Work to be completed → Check each line for the string "Continue", then give only how many lines have it.
── Supplied material
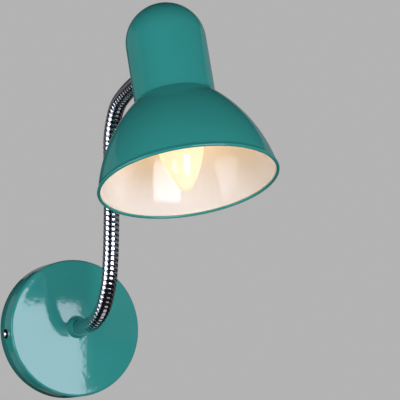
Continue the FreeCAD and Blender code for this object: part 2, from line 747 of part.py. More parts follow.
def make_head_wiring():
    """Holder screws, earth tag and the wires from the arm to the lampholder."""
    thick, tag = mm("bracket_thick"), mm("washer_thick")
    shape = screw_shape(3.4, 2.2, mm("screw_shank"), 6.5)
    screws("lampholder_screws", [(V(0, -10, thick + tag), Z_AXIS), (V(0, 10, thick), Z_AXIS)],
           shape, HOLDER)
    ring_tag("head_earth_tag", 3.4, 6.0,
             HOLDER.multiply(FreeCAD.Placement(V(0, -10, thick), FreeCAD.Rotation())))
    height, post, seat = mm("arm_height"), mm("post_x"), mm("holder_seat")
    for label, side in (("head_live_wire", -1), ("head_neutral_wire", 1)):
        insulated_wire(label, [
            V(side * 1.3, 32, height + 0.75), V(side * 1.3, 12, height + 0.75),
            V(side * post, 0, height + 0.75), V(side * post, 0, seat - 2.5)], HEAD)
    insulated_wire("head_earth_wire", [
        V(0, 32, height - 1.5), V(0, 14, height - 1.5), V(0, 4, seat + 3.2),
        V(0, -4.2, seat + 2.8)], HEAD)


# ---------------------------------------------------------------- candle lamp

def make_lamp():
    """Opal candle lamp: hollow glass, screw cap, black insulator and end contact."""
    tip, radius, waist = mm("lamp_tip"), mm("lamp_radius"), mm("lamp_waist")
    point, neck, glass = mm("tip_radius"), mm("lamp_neck"), mm("lamp_glass")
    wall = mm("glass_wall")
    upper = ((radius - neck) ** 2 + (glass - waist) ** 2) / (2 * (radius - neck))
    flank = ((waist - point) ** 2 + radius ** 2 - point ** 2) / (2 * (radius - point))
    across = (flank - radius) / (flank - point)
    along = (waist - point) / (flank - point)
    body = new_body("lamp_glass", HOLDER)
    foot = size("lamp_glass") - size("lamp_tip")
    belly = size("lamp_waist") - size("lamp_tip")
    outer = [(0, -size("lamp_tip")), (point * across, point - point * along - tip, point),
             (size("lamp_radius"), belly, flank), (size("lamp_neck"), foot, upper)]
    inner_point = point - wall
    inner = [(size("lamp_neck") - wall, foot),
             (size("lamp_radius") - wall, belly, -(upper - wall)),
             (inner_point * across, point - inner_point * along - tip, -(flank - wall)),
             (0, wall - tip, -inner_point)]
    revolve(body, outer + inner)
    cap, thin = size("cap_radius"), size("cap_wall")
    shell = new_body("lamp_cap", HOLDER)
    revolve(shell, [
        (cap - 1, foot), (cap, foot + 2.5), (cap, foot + 19), (11, foot + 21.5),
        (10, foot + 21.5), (cap - thin, foot + 18.7), (cap - thin, foot + 2.6),
        (cap - 1 - thin, foot)])
    insulator = new_body("lamp_insulator", HOLDER)
    revolve(insulator, [(0, foot + 21.5), (10.5, foot + 21.5), (6.5, foot + 25), (0, foot + 25)])
    contact = new_body("lamp_contact", HOLDER)
    revolve(contact, [(0, foot + 25), (4.8, foot + 25), (3.6, foot + 27), (0, foot + 27)])


# ---------------------------------------------------------------- build, check and write

make_canopy()
make_crossbar()
make_wall_screws()
make_terminal_block()
make_base_wiring()
make_arm()
make_shade()
make_head_fixings()
make_holder_bracket()
make_lampholder()
make_head_wiring()
make_lamp()
doc.recompute()

for item in doc.Objects:
    if "Invalid" in item.State or "Error" in item.State:
        raise RuntimeError("%s failed: %s" % (item.Label, item.State))
for subpart in subparts:
    shape = subpart.Shape
    if shape.isNull() or not shape.isValid() or shape.Volume <= 0:
        raise RuntimeError("%s is not a valid solid" % subpart.Label)
    shape.exportStep(os.path.join("parts", subpart.Label + ".step"))
print("%d sub-parts written" % len(subparts))
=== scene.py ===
# %% [markdown]
# # A gooseneck wall sconce
# The light hangs on a wall: an enamelled cup, a wound chrome gooseneck and a spun bell shade
# over an opal candle lamp.  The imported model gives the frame, and the turned pieces below
# ride on its bodies.  The wall is the plane Y = 0, the room is towards -Y and Z points up.

# %% Load the frame
import json
import math

import bpy
from mathutils import Matrix, Vector


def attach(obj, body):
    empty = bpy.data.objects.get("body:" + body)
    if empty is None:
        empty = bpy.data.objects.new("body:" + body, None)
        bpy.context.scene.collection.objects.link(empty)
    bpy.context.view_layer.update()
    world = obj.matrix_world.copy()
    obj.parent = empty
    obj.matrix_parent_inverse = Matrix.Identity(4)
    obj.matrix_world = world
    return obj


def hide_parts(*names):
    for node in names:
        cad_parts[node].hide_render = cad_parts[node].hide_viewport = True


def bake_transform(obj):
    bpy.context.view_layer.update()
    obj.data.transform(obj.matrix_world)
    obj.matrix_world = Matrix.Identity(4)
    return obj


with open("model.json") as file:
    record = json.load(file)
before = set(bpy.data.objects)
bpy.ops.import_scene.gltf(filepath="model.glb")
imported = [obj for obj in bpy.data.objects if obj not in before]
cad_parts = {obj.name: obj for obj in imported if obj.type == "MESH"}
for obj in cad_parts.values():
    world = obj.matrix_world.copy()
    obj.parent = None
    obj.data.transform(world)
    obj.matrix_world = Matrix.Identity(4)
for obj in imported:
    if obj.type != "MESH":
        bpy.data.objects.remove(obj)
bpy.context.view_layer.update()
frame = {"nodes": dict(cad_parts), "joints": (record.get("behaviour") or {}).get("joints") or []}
nodes = frame["nodes"]
MM = 0.001

# %% [markdown]
# ## The camera
# The photograph was taken from the front left, a little below the cup, through a long lens.
# Its place was solved from the outlines of the cup, the shade's mouth and the arm.  A yaw, a
# pitch and a roll are easier to read than a matrix, so the matrix is made from them here.

# %% Place the camera
CAMERA_PLACE = Vector((-711.99, -1817.45, -142.51)) * MM
CAMERA_YAW = math.radians(-24.64)
CAMERA_PITCH = math.radians(-7.87)
CAMERA_ROLL = math.radians(-0.63)
PICTURE_PX = 400
FOCAL_PX = 2400
SENSOR_MM = 36
FARTHEST_SEEN = 50
CENTRE_X_PX = 198.62
CENTRE_Y_PX = 173.97

back = Vector((math.sin(CAMERA_YAW) * math.cos(CAMERA_PITCH),
               -math.cos(CAMERA_YAW) * math.cos(CAMERA_PITCH),
               math.sin(CAMERA_PITCH)))
level_right = Vector((math.cos(CAMERA_YAW), math.sin(CAMERA_YAW), 0))
level_up = back.cross(level_right)
right = level_right * math.cos(CAMERA_ROLL) + level_up * math.sin(CAMERA_ROLL)
up = level_up * math.cos(CAMERA_ROLL) - level_right * math.sin(CAMERA_ROLL)

camera_data = bpy.data.cameras.new("photo_camera")
camera_data.sensor_width = SENSOR_MM
camera_data.lens = FOCAL_PX * camera_data.sensor_width / PICTURE_PX
camera_data.shift_x = (PICTURE_PX / 2 - CENTRE_X_PX) / PICTURE_PX
camera_data.shift_y = (CENTRE_Y_PX - PICTURE_PX / 2) / PICTURE_PX
camera_data.clip_end = FARTHEST_SEEN
camera = bpy.data.objects.new("photo_camera", camera_data)
turn = Matrix((right, up, back)).transposed()
camera.matrix_world = Matrix.Translation(CAMERA_PLACE) @ turn.to_4x4()
bpy.context.scene.collection.objects.link(camera)
bpy.context.scene.camera = camera
print("lens %.0f mm, shift %.4f %.4f"
      % (camera_data.lens, camera_data.shift_x, camera_data.shift_y))

# %% [markdown]
# ## The studio
# Two large soft boxes light the object, as the two white lines down the chrome and the patches
# on the enamel show.  The world does two more things.  What the camera and the reflections see
# of it is the pale grey background, and what dull surfaces get from it is the soft light that
# fills the shadows.  One grey could do both, but then the background and the shadows could not
# be set apart, so Light Path chooses between two.

# %% World: a background and a fill light
scene = bpy.context.scene
scene.view_settings.view_transform = "Standard"
BACKGROUND = (0.451, 0.451, 0.451, 1)
FILL_LIGHT = (0.60, 0.61, 0.62, 1)
FILL_STRENGTH = 0.88

world = bpy.data.worlds.new("studio")
scene.world = world
world.use_nodes = True
wn = world.node_tree.nodes
wl = world.node_tree.links
wn.clear()
rays = wn.new("ShaderNodeLightPath")
camera_or_glossy = wn.new("ShaderNodeMath")
camera_or_glossy.operation = "MAXIMUM"
seen = wn.new("ShaderNodeMath")
seen.operation = "MAXIMUM"
shown = wn.new("ShaderNodeBackground")
shown.inputs["Color"].default_value = BACKGROUND
fill = wn.new("ShaderNodeBackground")
fill.inputs["Color"].default_value = FILL_LIGHT
fill.inputs["Strength"].default_value = FILL_STRENGTH
choice = wn.new("ShaderNodeMixShader")
world_out = wn.new("ShaderNodeOutputWorld")
wl.new(rays.outputs["Is Camera Ray"], camera_or_glossy.inputs[0])
wl.new(rays.outputs["Is Glossy Ray"], camera_or_glossy.inputs[1])
wl.new(camera_or_glossy.outputs[0], seen.inputs[0])
wl.new(rays.outputs["Is Transmission Ray"], seen.inputs[1])
wl.new(seen.outputs[0], choice.inputs["Fac"])
wl.new(fill.outputs[0], choice.inputs[1])
wl.new(shown.outputs[0], choice.inputs[2])
wl.new(choice.outputs[0], world_out.inputs["Surface"])
print("world tree has", len(wn), "nodes")

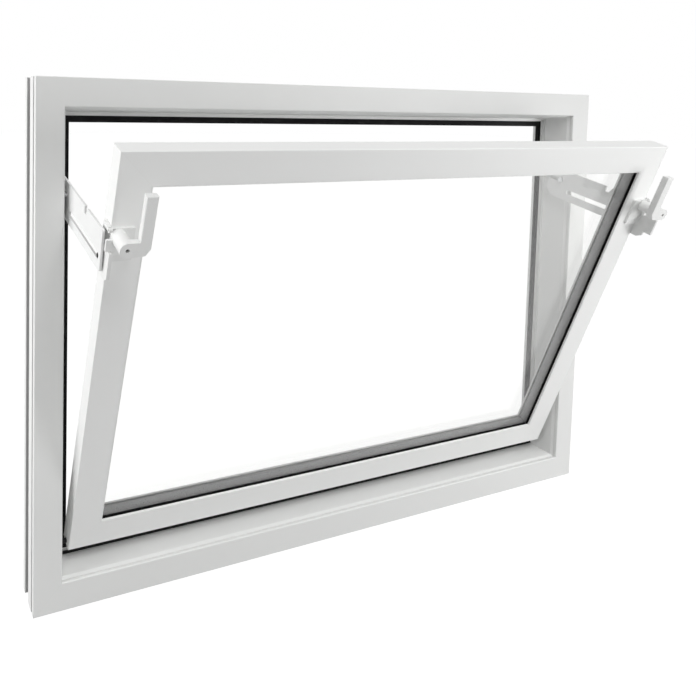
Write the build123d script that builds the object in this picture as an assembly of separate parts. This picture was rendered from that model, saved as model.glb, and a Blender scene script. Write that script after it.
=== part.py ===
from build123d import *
import os
from math import asin, atan2, cos, degrees, hypot, radians, sin

os.makedirs("parts", exist_ok=True)

# A bottom hung tilt window of welded plastic profile, seen open.
# The room is towards -Y and the outdoors towards +Y. While a piece is drawn,
# Y is 0 on the room face of the frame; the finished model is then moved so
# that its origin lies on the fixing land under the sill.

# Outer size of the frame
frame_width = 800.0
frame_height = 560.0
frame_depth = 52.0

# Section of the frame profile, inwards from its outer edge
frame_face = 30.5
frame_edge_radius = 0.8
lip_radius = 1.5
lip_depth = 4.0
lip_groove_width = 0.6
lip_groove_deep = 0.5
bevel_depth = 8.0
reveal_line = 32.5
reveal_back_line = 35.0
rebate_leg = 7.5
leg_line = 45.3
leg_radius = 0.8

# Outer side of the frame, from front to back
fine_groove_start = 6.0
fine_groove_end = 10.5
fine_groove_deep = 1.5
land_end = 25.0
wide_groove_deep = 3.5
rear_land = 8.5
rear_step_width = 2.5
rear_step = 1.2

# Seal on the rebate, with a lip that closes the gap under the sash
seal_outer_line = 37.6
seal_inner_line = 44.8
seal_thickness = 3.5
seal_recess = 0.5
sill_lip_rise = 7.4
sill_lip_thickness = 2.4

# Sash, drawn closed and then tilted into the room
sash_side_gap = 7.45
sash_head_gap = 2.0
sash_sill_gap = 18.5
sash_seal_play = 0.95
sash_flange = 20.8
sash_body_depth = 24.4
sash_step = 9.5
sash_face = 34.4
sash_front_wall = 2.4
glass_rebate = 27.0
sash_edge_radius = 1.0
sash_lip_radius = 0.5
face_groove_place = 1.5
face_groove_width = 0.4
face_groove_deep = 0.4

# Double glazing
pane_thickness = 3.0
pane_gap = 11.0
glazing_gasket_thickness = 2.4
gasket_inner_line = 36.6
gasket_outer_line = 30.0
glass_edge_line = 28.0
spacer_width = 6.0
bead_inner_line = 35.0
bead_radius = 1.0

# Hinge pins at the foot of the sash
tilt_angle = 19.5
hinge_depth = 10.25
hinge_rise = 3.5
hinge_pin_radius = 2.5
hinge_bush_radius = 5.0
hinge_bush_length = 8.0
hinge_pin_end_gap = 0.5
running_clearance = 0.05

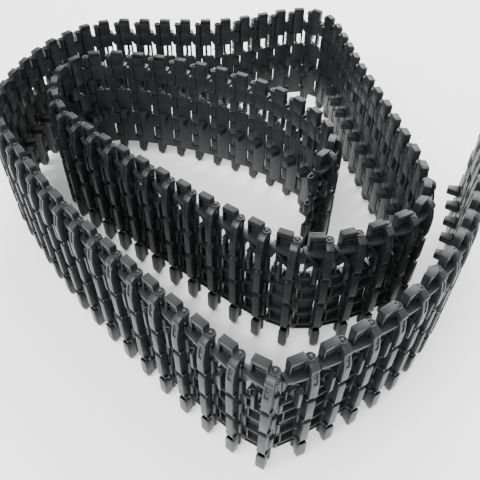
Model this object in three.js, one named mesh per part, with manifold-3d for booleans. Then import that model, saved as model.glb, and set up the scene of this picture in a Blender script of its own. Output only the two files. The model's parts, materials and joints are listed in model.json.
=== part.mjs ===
// A length of plastic tank track, lying coiled on its edge.
// One hundred links hang together on hinge pins. Millimetres, +Z up.
//
// Link frame: the pin axis is at x = 0, the next pin axis at x = PITCH,
// +y is the grouser side (outward in the coil), z runs across the track.
import * as THREE from "three";
import { mergeVertices } from "three/addons/utils/BufferGeometryUtils.js";
import Module from "manifold-3d";

const wasm = await Module();
wasm.setup();

// ---- driving dimensions -------------------------------------------------
const LINK_COUNT = 100;
const SINGLE_LINKS = 3; // links at each end that stay separate, with their own pins
const PITCH = 8.13;
const TRACK_WIDTH = 45;
const RUNNING_GAP = 0.35;
const OVERLAP = 1; // how far a cut or a joined rod runs past the face it meets

const BODY_HALF = 1.1; // half thickness of the ribbed plate, the block and the knuckle
const PLATE_BOTTOM = 6.5;
const LUG_TOP = 43.7;
const PIN = { radius: 0.6, bore: 0.9, sides: 6, bottom: 6.5, top: 44.5 };
const FINGER = { bottom: 13.5, top: 24.5 };
const BLOCK_END = 5.3;
const WINDOW = { start: 1.9, end: 4.7, bottom: 30.2, top: 34.6 };
const NOTCH_BOTTOM = 29.6;
const GROUSER = { face: 3.6, shoulder: 37, top: 41, toe: 2 };
const HORN = {
  rootStart: 1.8, rootEnd: 5.5, tipStart: 2.5, tipEnd: 4.8, tip: -4.9, rootDepth: 0.4,
  bottom: 19.6, thick: 2.2,
};
const PLASTIC = { color: 0x17181a, roughness: 0.42, metalness: 0 };

// Radius around a pin axis that the neighbouring link keeps out of.
const HINGE_CLEAR = Math.SQRT2 * BODY_HALF + RUNNING_GAP;
const PLATE_END = PITCH - HINGE_CLEAR;
const FINGER_END = PITCH + BODY_HALF;

// Route of the track seen from above, outer end first.
const ROUTE = [
  [75.6, 142.8], [67.4, 118.8], [55, 95.5], [38, 76], [15, 60.3], [7.7, 56.8], [0.5, 60.6], [-9, 68.4],
  [-27, 85.3], [-48, 106.5], [-66, 129], [-79, 150], [-79.5, 172], [-72, 195], [-57, 211], [-32, 213],
  [-8, 214.5], [14, 223.5], [27, 227], [34.5, 221.5], [38, 209], [42, 182], [48, 150],
  [52, 118], [48.3, 107.5], [38, 100], [15, 93.5], [-5, 105], [-25, 120.5], [-45, 137],
  [-59, 151.5], [-64.5, 172], [-57, 185], [-31, 183.5], [-1, 172], [17, 158.5], [26, 146],
  [27.5, 134], [16, 119], [10, 113],
];

// ---- solids ---------------------------------------------------------------
function solidFrom(geometry) {
  const bare = geometry.clone();
  bare.deleteAttribute("normal");
  bare.deleteAttribute("uv");
  const merged = mergeVertices(bare, 1e-4);
  return new wasm.Manifold(new wasm.Mesh({
    numProp: 3,
    vertProperties: new Float32Array(merged.attributes.position.array),
    triVerts: new Uint32Array(merged.index.array),
  }));
}

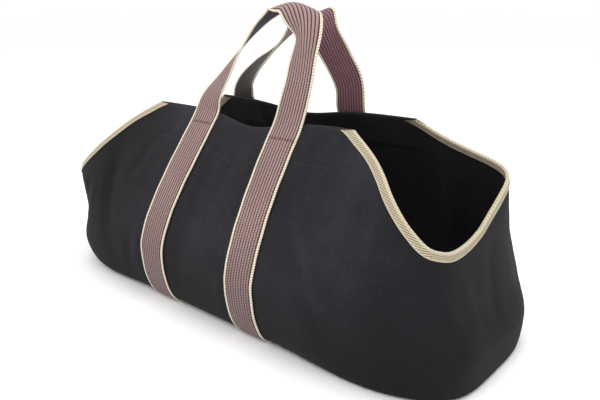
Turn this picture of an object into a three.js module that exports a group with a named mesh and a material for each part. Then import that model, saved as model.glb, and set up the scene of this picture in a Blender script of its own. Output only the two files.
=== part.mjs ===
// Canvas log carrier: a trough of stiff canvas with rounded closed ends, a bound U-shaped
// scoop at each end, two webbing straps sewn round the body and two free webbing handles.
// Millimetres, +Z up. X runs along the bag, the front panel faces -Y, and the floor is z = 0.
import * as THREE from "three";

// ---------------------------------------------------------------- driving dimensions
const BODY_HEIGHT = 212; // canvas bottom to the corners of the top edges
const CANVAS = 1.6; // wall thickness
const TOP_EDGE = { right: 153, left: 146 }; // from the middle to each end of the straight top edges
const MOUTH_HALF = 49; // half distance between the two top edges
const BELLY_HALF = 124; // half depth of the bag at its widest
const BELLY_HEIGHT = 62; // height where it is widest
const FLOOR_HALF = 98; // half depth of the flat that it rests on, between the straps
const FLOOR_HALF_ENDS = 115; // and towards both ends, where nothing pulls the canvas in
const LEAN = 1.4; // how the walls close in above the belly: 1 straight, more is rounder
const WEB_WIDTH = 41; // webbing
const WEB_THICK = 1.8;
const GAP = 0.35; // play between pieces that touch
const LIFT = WEB_THICK + GAP; // canvas bottom above the floor, because the straps pass under it
const FLARE = 11.5; // how far the left scoop's low edge is pulled outwards
const TAPE_WIDTH = 9.5; // binding on each face of the canvas
const TAPE_THICK = 1.0;
const STRAP_TOP_BELOW_EDGE = 9; // seam between strap and handle, below the top edge
const SEAM_GAP = 0.4;

// Plan of the bag at shares of its height: half length of each end, how square the plan is, and how
// far the right end turns towards the front, in x per mm of y.
const PLAN = [
  { share: 0.0, right: 285, left: 252, square: 4.2, turn: 0.12 },
  { share: 0.13, right: 288, left: 291, square: 4.5, turn: 0.12 },
  { share: 0.32, right: 273, left: 277, square: 4.7, turn: 0.08 },
  { share: 0.55, right: 263.5, left: 303, square: 5.0, turn: 0.07 },
  { share: 1.0, right: 269, left: 314, square: 5.5, turn: 0.07 },
];
// How far each top edge sags between the straps: the place of its lowest point, half width and depth.
const DIPS = [
  { panel: -1, x: 22, halfWidth: 54, depth: 11 },
  { panel: 1, x: -8, halfWidth: 60, depth: 10 },
];
// Height of each scoop's edge, at shares of the way round the end from the front corner to the rear one.
// The right scoop hangs lowest towards the front.
const SCOOP = {
  right: [
    { share: 0.0, height: 212 },
    { share: 0.1, height: 193 },
    { share: 0.19, height: 167 },
    { share: 0.275, height: 141.5 },
    { share: 0.335, height: 126.5 },
    { share: 0.385, height: 122.5 },
    { share: 0.43, height: 124.5 },
    { share: 0.485, height: 131 },
    { share: 0.545, height: 146 },
    { share: 0.61, height: 161 },
    { share: 0.7, height: 174.5 },
    { share: 0.84, height: 187 },
    { share: 0.93, height: 199 },
    { share: 1.0, height: 212 },
  ],
  left: [
    { share: 0.0, height: 212 },
    { share: 0.1, height: 188 },
    { share: 0.2, height: 157 },
    { share: 0.3, height: 125.5 },
    { share: 0.36, height: 112 },
    { share: 0.42, height: 107.5 },
    { share: 0.5, height: 107 },
    { share: 0.58, height: 107.5 },
    { share: 0.64, height: 112 },
    { share: 0.7, height: 125.5 },
    { share: 0.8, height: 157 },
    { share: 0.9, height: 188 },
    { share: 1.0, height: 212 },
  ],
};
const SCOOP_PLAN = 150; // height of the plan that the shares are measured on
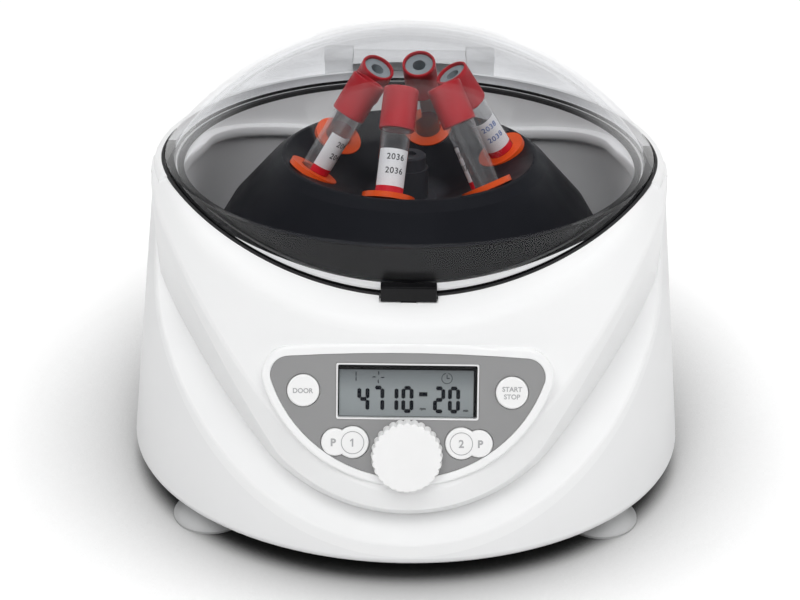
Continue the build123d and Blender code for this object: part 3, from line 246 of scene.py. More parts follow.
def board():
    """Green circuit board with copper tracks showing through its mask."""
    track_scale = 420.0
    material, tree, shader, spot = start_material("circuit_board")
    tracks = tree.nodes.new("ShaderNodeTexBrick")
    feed(tree, tracks.inputs["Color1"], (0.02, 0.11, 0.045))
    feed(tree, tracks.inputs["Color2"], (0.015, 0.09, 0.04))
    feed(tree, tracks.inputs["Mortar"], (0.10, 0.26, 0.09))
    tracks.inputs["Scale"].default_value = 0.8
    tracks.inputs["Mortar Size"].default_value = 0.03
    tree.links.new(stretched(tree, spot, (track_scale, track_scale, track_scale)), tracks.inputs["Vector"])
    feed(tree, shader.inputs["Base Color"], tracks.outputs["Color"])
    feed(tree, shader.inputs["Roughness"], spread(tree, noise(tree, spot, 300.0), cloudy, (0.25, 0.4)))
    relief(tree, shader, tracks.outputs["Fac"], distance=0.00004, strength=0.4)
    return material


def soft_foot():
    """Milky, slightly see-through rubber."""
    material, tree, shader, spot = start_material("foot_rubber")
    cloud = noise(tree, spot, 90.0, detail=4.0)
    feed(tree, shader.inputs["Base Color"], blend(tree, cloud, (0.84, 0.845, 0.85), (0.78, 0.785, 0.79)))
    feed(tree, shader.inputs["Roughness"], spread(tree, cloud, cloudy, (0.25, 0.42)))
    shader.inputs["Alpha"].default_value = 0.6
    relief(tree, shader, noise(tree, spot, 1200.0, detail=2.0), distance=0.00003, strength=0.3)
    return material


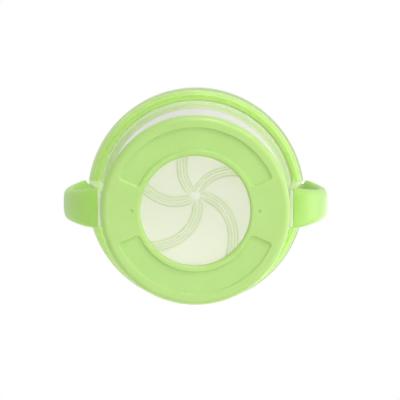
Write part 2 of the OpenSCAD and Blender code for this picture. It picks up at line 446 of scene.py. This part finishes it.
def closed_sweep(rings, wrap):
    """Quads between neighbouring closed rings of equal length.

    With wrap, the last ring joins the first. Without it, both ends are capped.
    """
    count, side = len(rings), len(rings[0])
    points = [p for ring in rings for p in ring]
    faces = []
    for i in range(count if wrap else count - 1):
        here, there = i * side, (i + 1) % count * side
        for j in range(side):
            k = (j + 1) % side
            faces.append((here + j, here + k, there + k, there + j))
    if not wrap:
        faces.append(tuple(range(side))[::-1])
        faces.append(tuple((count - 1) * side + j for j in range(side)))
    return points, faces


def revolve(outline, steps):
    """Points and faces of an outline of radii and heights, turned about the cup's axis."""
    rings = []
    for turn in spread(0, 2 * math.pi, steps)[:-1]:
        c, s = math.cos(turn), math.sin(turn)
        rings.append([(r * c, r * s, z) for r, z in outline])
    return closed_sweep(rings, wrap=True)


def make_piece(name, points, faces, materials, face_slots=None, rounded=True):
    """A mesh object from points in millimetres, with smooth shading where it is rounded."""
    mesh = bpy.data.meshes.new(name)
    mesh.from_pydata([Vector(p) * MM for p in points], [], faces)
    for material in materials:
        mesh.materials.append(material)
    if face_slots:
        mesh.polygons.foreach_set("material_index", face_slots)
    mesh.polygons.foreach_set("use_smooth", [rounded] * len(faces))
    mesh.update()
    piece = bpy.data.objects.new(name, mesh)
    bpy.context.scene.collection.objects.link(piece)
    return piece


# ---- base ring: a soft ring with a rounded window lip and two sunken panels ----

RING_STEPS = 720
PANEL_EDGE = 0.35
PANEL_CORNER = 1.6
PANEL_ZONE = 0.6
DIMPLE_EDGE = 0.12
DIMPLE_ZONE = 0.9
SIDE_DRAFT = 0.1
WINDOW_LIP = 1.4
RING_FOOT = 2.6
RING_TOP = 1.2
CUP_FOOT = 5.0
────
Expected output → 2